The cultivation of sustainable cocoa hinges on the provision of relevant inputs and labour, which may be costly to most farmers. Conventional financial services providers are unwilling to lend to cocoa farmers. The fund has therefore been set up to help farmers to be able to access credit at a low-interest rate to make the needed investments.
This intervention forms part of the implementation of the Liberia Cocoa Sector Improvement Programme (LICSIP) co-funded by the European Union and implemented by Solidaridad. Over 3,000 farmers who are beneficiaries of LICSIP will have access to the fund for a period of up to 12 months to pay back. The fund will be managed by DIACONIA MDI, a lending agency in Liberia.
Speaking on behalf of the Regional Director of Solidaridad West Africa, Bossman Owusu, Head of Communications, thanked the European Union for supporting Solidaridad to invest in programmes that enhance the livelihoods of cocoa farmers.
He reiterated Solidaridad’s commitment to contributing its years of global expertise to help build the capacity of farmers, stimulate markets and address policy bottlenecks to enable cocoa to be produced and processed in ways that increase productivity and profitability while respecting the planet.
Laurent Delahousse, the Head of the European Union Delegation in Liberia who attended the launch said, the union favours giving loans to farmers instead of grants so they can make the right investment with it knowing that they would pay back.
He indicated that there is a huge competition in the cocoa market, thus farmers should prioritise producing sustainable cocoa of high value in order to be assured of a fair price and profitability.
Laurent also disclosed that a European chocolate producer has already expressed interest in sourcing Liberian cocoa due to its excellent quality and unique flavour. He said Liberia has the potential to become a leader in high-quality cocoa in the subregion.
The launch also witnessed the commissioning of 10 modern warehouses for the aggregation and storage of cocoa.
Dr John S. Flomo Jr. the Director-General of the Liberia Agriculture Regulatory Authority (LACRA) encouraged the users of the facilities to utilise them responsibly to ensure their longevity and assure the retention of the cocoa quality until they are exported,” he said.
He indicated that his agency was fully prepared to continue to support the production, processing and exporting of quality cocoa, considering its numerous benefits to the country.
“LACRA has worked with Solidaridad and the European Union to provide incentives for cocoa farmers to improve the productivity of the commodity given its potential benefit to Liberia’s economy”, he said.
Collaborating with Solidaridad over the last three years in the implementation of LICSIP has yielded several meaningful results.

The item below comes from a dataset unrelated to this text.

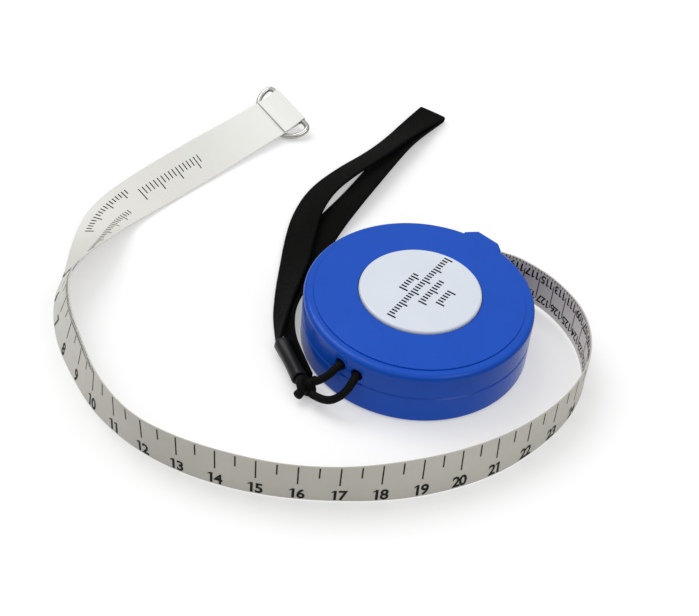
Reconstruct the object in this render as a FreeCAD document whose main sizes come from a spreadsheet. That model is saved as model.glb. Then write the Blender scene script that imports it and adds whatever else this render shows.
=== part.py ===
import FreeCAD, Part
import math
import os
import re

import Sketcher
from FreeCAD import Placement, Rotation, Vector

# Round retractable tape measure, in millimetres.
# The origin is on the case's axis at its flat bottom face, +Z up through the push button.
# The tape leaves the case at +X +Y, runs clockwise round the case and ends at -X +Y in a folded ring.

doc = FreeCAD.newDocument("tape_measure")

SIZES = (
    ("case_radius", 30.0, "outer radius of the round case"),
    ("case_top", 16.2, "height of the top face at its edge"),
    ("crown_rise", 0.9, "rise of the slightly coned top face, up to the button's hole"),
    ("seam_height", 8.2, "height of the joint between the two covers"),
    ("seam_bevel", 0.35, "bevel of each cover at the joint"),
    ("wall", 1.4, "side wall of the front cover"),
    ("floor_thick", 1.2, "rear cover's floor"),
    ("roof_thick", 1.2, "front cover's roof"),
    ("lip_rise", 1.0, "height of the rear cover's locating lip above the joint"),
    ("lip_thick", 0.7, "thickness of the locating lip"),
    ("fit_gap", 0.05, "gap between pieces that locate each other"),
    ("shoulder_round", 1.4, "rounding of the case's top edge"),
    ("foot_round", 1.0, "rounding of the case's bottom edge"),
    ("step_radius", 27.45, "radius of the small step round the top face"),
    ("step_depth", 0.35, "drop of the step, down to the shoulder"),
    ("step_round", 0.12, "rounding of the step's upper edge"),
    ("front_clear", 4.8, "inset of the clear space inside the front cover"),
    ("rear_clear", 5.3, "inset of the clear space inside the rear cover"),
    ("pilot_extra", 0.5, "depth of each screw hole past the screw's tip"),
    ("button_radius", 15.95, "outer radius of the push button"),
    ("button_gap", 0.2, "gap round the push button"),
    ("button_top", 17.9, "height of the push button's top"),
    ("button_thick", 1.2, "thickness of the push button's top"),
    ("button_round", 0.7, "rounding of the push button's rim"),
    ("button_skirt", 1.15, "wall of the push button's skirt"),
    ("flange_radius", 17.2, "outer radius of the flange that keeps the button in"),
    ("flange_bottom", 13.9, "underside of the button's flange"),
    ("flange_top", 14.9, "top of the button's flange"),
    ("stem_radius", 2.4, "radius of the button's stem"),
    ("stem_tip_radius", 1.2, "radius of the stem's tip, which holds the brake"),
    ("stem_bottom", 2.75, "lower end of the stem"),
    ("arbor_radius", 4.5, "outer radius of the fixed arbor"),
    ("arbor_bore", 2.46, "bore of the arbor, which guides the stem"),
    ("arbor_foot", 0.6, "lower end of the arbor, let into the floor"),
    ("arbor_top", 13.2, "upper end of the arbor"),
    ("window_top", 4.1, "top of the arbor's three open windows"),
    ("window_width", 2.6, "width of each window"),
    ("spoke_width", 1.8, "width of each brake spoke"),
    ("spider_bottom", 3.2, "underside of the brake spider at rest"),
    ("spider_top", 4.0, "top of the brake spider at rest"),
    ("spider_inner", 9.0, "inner radius of the brake spider's ring"),
    ("spider_outer", 14.0, "outer radius of the brake spider's ring"),
    ("pad_inner", 9.6, "inner radius of the brake pad"),
    ("pad_outer", 13.6, "outer radius of the brake pad"),
    ("pad_top", 4.5, "top of the brake pad at rest"),
    ("hub_radius", 17.9, "outer radius of the reel's hub"),
    ("hub_wall", 1.2, "wall of the reel's hub"),
    ("hub_bottom", 1.5, "lower end of the reel's hub"),
    ("web_bottom", 4.55, "underside of the reel's web"),
    ("web_top", 5.35, "top of the reel's web"),
    ("lid_bottom", 11.3, "underside of the reel's lid"),
    ("lid_top", 12.0, "top of the reel's lid"),
    ("running_gap", 0.06, "radial clearance of the reel on the arbor"),
    ("anchor_slot", 1.0, "width of the slot that takes the tape's inner end"),
    ("washer_radius", 6.6, "outer radius of the thrust washer"),
    ("washer_top", 12.35, "top of the thrust washer"),
    ("clip_bottom", 12.4, "underside of the arbor's retaining clip"),
    ("clip_top", 12.8, "top of the arbor's retaining clip"),
    ("clip_groove", 4.1, "radius of the groove that holds the retaining clip"),
    ("coil_radius", 18.1, "inner radius of the wound tape"),
    ("coil_bottom", 1.6, "lower edge of the wound tape"),
    ("tape_width", 13.0, "width of the tape"),
    ("tape_thick", 0.35, "thickness of the tape"),
    ("coil_pitch", 0.375, "growth of the wound tape's radius in each turn"),
    ("coil_turns", 16, "turns of tape on the reel"),
    ("coil_exit_angle", 85.0, "angle at which the tape leaves the wound coil"),
    ("power_radius", 4.75, "inner radius of the spiral spring"),
    ("power_pitch", 1.28, "growth of the spiral spring's radius in each turn"),
    ("power_turns", 9, "turns of the spiral spring"),
    ("power_thick", 0.2, "thickness of the spiral spring"),
    ("power_bottom", 5.6, "lower edge of the spiral spring"),
    ("power_top", 11.0, "upper edge of the spiral spring"),
    ("return_radius", 3.7, "mean radius of the button's return spring"),
    ("return_wire", 0.5, "wire of the button's return spring"),
    ("return_turns", 3, "turns of the button's return spring"),
    ("boss_orbit", 26.7, "distance of the screw bosses from the axis"),
    ("boss_radius", 2.0, "radius of the screw bosses"),
    ("screw_radius", 0.8, "radius of the case screws"),
    ("screw_head_radius", 1.25, "radius of the screw heads"),
    ("screw_head_bottom", 2.0, "underside of the sunken screw heads"),
    ("screw_head_top", 3.0, "seat of the screw heads"),
    ("screw_tip", 12.5, "upper end of the case screws"),
    ("screw_slot", 0.4, "width and depth of the slot in the screw heads"),
    ("nose_bottom", 0.6, "lower face of the nose at the mouth"),
    ("nose_top", 15.85, "upper face of the nose at the mouth"),
    ("nose_band", 1.2, "depth below the case's top in which the nose's edges are rounded"),
    ("nose_round", 0.6, "rounding of the nose's edges"),
    ("mouth_x", 20.8, "centre of the mouth"),
    ("mouth_y", 22.5, "centre of the mouth"),
    ("mouth_heading", -8.0, "direction of the mouth, from +X"),
    ("mouth_width", 1.3, "width of the slot in the mouth"),
    ("mouth_bottom", 1.3, "lower end of the slot in the mouth"),
    ("mouth_top", 14.9, "upper end of the slot in the mouth"),
    ("lug_hole_radius", 1.7, "radius of the two holes for the strap's cord"),
    ("cord_radius", 1.05, "radius of the strap's cord"),
    ("knot_radius", 2.8, "radius of the knot"),
    ("ferrule_radius", 2.15, "outer radius of the strap's ferrule"),
    ("ferrule_bore", 1.5, "bore of the strap's ferrule"),
    ("webbing_thick", 0.9, "thickness of the strap's webbing"),
    ("ring_wire", 0.8, "radius of the end ring's wire"),
    ("ring_left", 8.5, "reach of the ring's wire past the tape's middle, on the left"),
    ("ring_right", 9.6, "reach of the ring's wire past the tape's middle, on the right"),
    ("ring_depth", 8.4, "distance between the ring's bar and its bow"),
    ("ring_bar_round", 1.6, "bend at each end of the ring's bar"),
    ("ring_bow_round", 6.6, "bend at each end of the ring's bow"),
    ("ring_droop", 19.0, "angle of the ring below the tape"),
    ("fold_gap", 0.1, "gap between the ring's bar and the tape round it"),
    ("fold_tail", 7.2, "length of the tape's folded tail"),
)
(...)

This includes the production of a cocoa quality control document and the launch of the Roadmap to a Sustainable Cocoa Sector in Liberia. The roadmap is a five-year plan that will guide the development of cocoa in Liberia, while the quality control document sets standards for producing cocoa.
He disclosed that the authority is prepared to waive the export licence of 5,000 dollars for entities that are ready and willing to export the quality cocoa that farmers produce.

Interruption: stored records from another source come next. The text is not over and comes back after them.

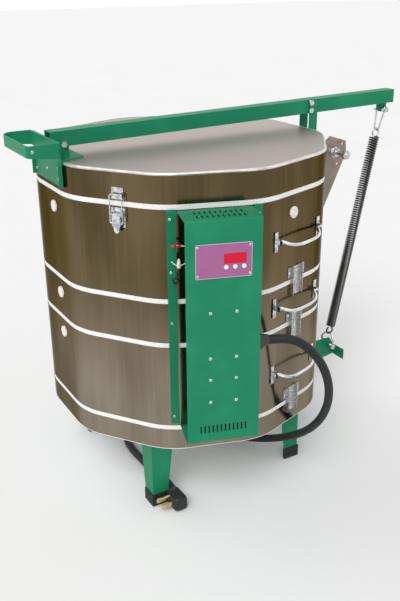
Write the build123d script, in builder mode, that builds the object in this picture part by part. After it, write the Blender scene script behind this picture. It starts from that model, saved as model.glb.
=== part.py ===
from build123d import *
from math import cos, hypot, pi, radians, sin, sqrt, tan
import os

os.makedirs("parts", exist_ok=True)

# An electric kiln with ten sides: three stacked brick rings in steel jackets on a low stand, a hinged lid
# that is lifted by an arm and a long spring, and a control box on one side.
# The origin is the middle of the chamber floor. X is to the right, Y to the back (the lid's hinge), Z up.

# Kiln body, in millimetres
SIDES = 10
ACROSS_FLATS = 749.0
WALL = 76.0                 # thickness of the ring bricks
SHEET = 1.0                 # thickness of the jackets and bands
CORNER_RADIUS = 164.0       # bend of the jacket at each corner
EDGE = 6.3                  # brick left bare above and below each jacket
LOWER_RING = 228.6
MIDDLE_RING = 114.3
UPPER_RING = 228.6
FLOOR_THICKNESS = 63.5
FLOOR_BAND_INSET = 2.5
LID_THICKNESS = 76.2
LID_BAND_HEIGHT = 64.2
LID_RIM = 5.0               # bare brick between the lid's band and its top sheet
BRICK_JOINT = 0.4
STAND_HEIGHT = 219.0

# Heating elements and their grooves
GROOVE_HEIGHT = 13.0
GROOVE_DEPTH = 14.0
COIL_SIZE = 10.0
LOWER_GROOVES = (33.0, 76.0, 119.0, 162.0)
MIDDLE_GROOVES = (18.0, 42.0)
UPPER_GROOVES = (33.0, 74.0, 115.0, 151.0)

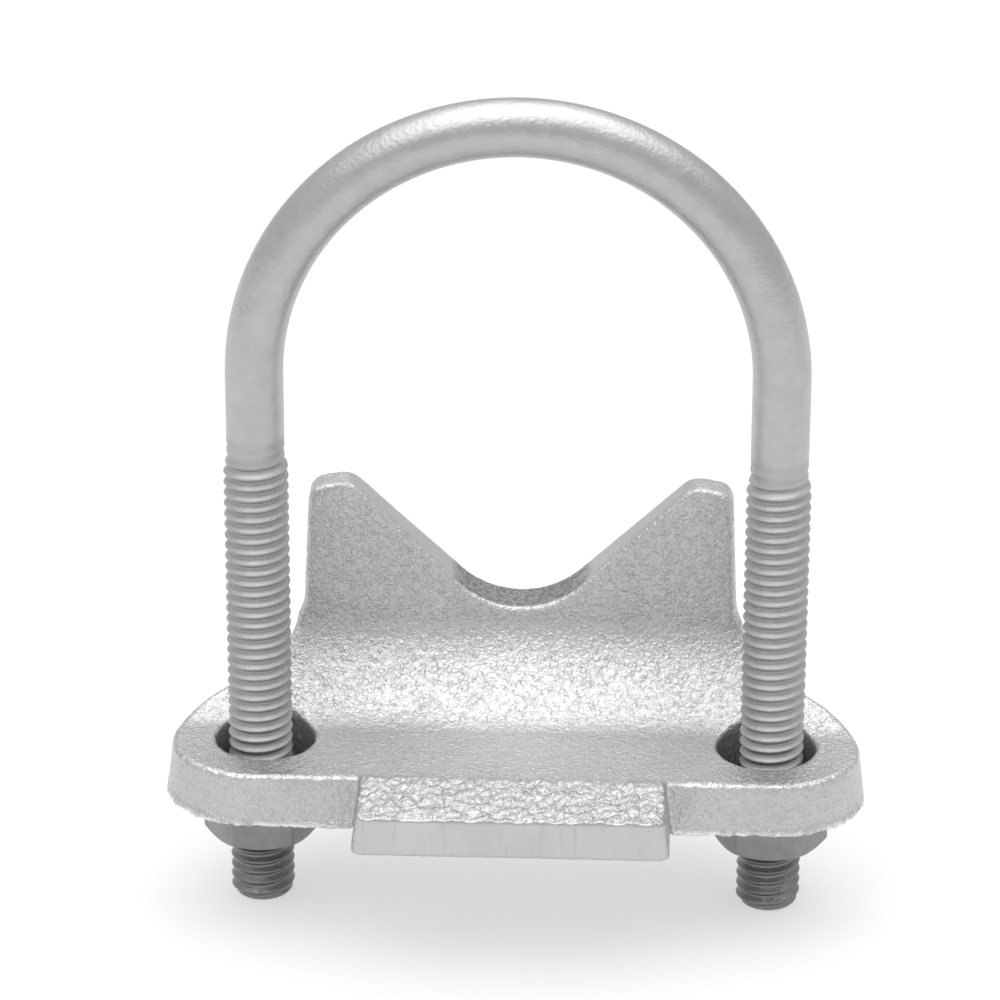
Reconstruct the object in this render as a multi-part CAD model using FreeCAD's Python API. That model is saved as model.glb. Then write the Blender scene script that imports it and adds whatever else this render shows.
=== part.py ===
import FreeCAD, Part
import math
import os

# Right angle conduit support: a cast base that hooks over a beam flange and
# a U-bolt that draws the conduit down onto the flange and into the base's V.
# Millimetres. X runs across the two legs, Y from the toe back to the web, Z up.
# The origin is on the flange seat, midway between the legs of the U-bolt.

# Conduit and beam flange
conduit_diameter = 48.3
conduit_play = 4.0
conduit_to_crown = 11.3
throat_height = 16.8

# U-bolt, from 5/16-18 thread rolled on a thinner rod
rod_diameter = 7.05
thread_diameter = 7.94
thread_length_left = 59.3
thread_length_right = 57.7
thread_runout = 1.4
thread_end_chamfer = 0.7
leg_beyond_nut = 8.55

# Hex nuts
nut_across_flats = 12.7
nut_height = 6.75
nut_chamfer_angle = 30.0
nut_flat_to_face_circle = 0.15
nut_thread_clearance = 0.05
nut_bore_chamfer = 0.6
nut_turn_left = -5.2
nut_turn_right = 5.4

# Plate and its two rounded ears
plate_thickness = 6.6
plate_front = 12.8
ear_front_radius = 11.5
ear_end_beyond_bolt = 11.6
ear_back_angle = 34.4
ear_back_behind_web_face = 2.4
ear_root_radius = 4.5
ear_draft_angle = 7.0
hole_play_below = 3.4
hole_play_above = 4.2
hole_centre_inboard = 0.7
hole_centre_forward = 1.0
hole_rim_radius = 0.6
plate_edge_radius = 0.9
rim_edge_radius = 0.7

# Web with the V saddle
saddle_angle = 92.0
saddle_radius = 10.6
web_inboard_of_bolt = 5.2
web_side_draft_angle = 2.4
web_face_draft_angle = 3.5
web_top_thickness = 4.5
peak_width = 5.2
peak_fall = 1.0
peak_outer_radius = 2.2
peak_inner_radius = 3.0
heel_radius = 5.0

# Hollow rise from the seat to the web
rise_start = 1.0
rise_depth = 11.9
rise_height = 9.8
rise_foot_reach = 4.5
rise_middle_depth = 8.6
rise_middle_height = 3.9
rise_top_reach = 2.5
flare_above_rise = 2.7
flare_radius = 4.0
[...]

The event brought together key partners and stakeholders including the European Union, the Ministry of Agriculture, local government authorities, and the Liberia Agriculture Regulatory Authority.
The Liberia Cocoa Sector Improvement Programme seeks to create a vibrant, competitive and profitable cocoa economy driven by farmer groups and private sector supply actors within a robust national regulatory framework.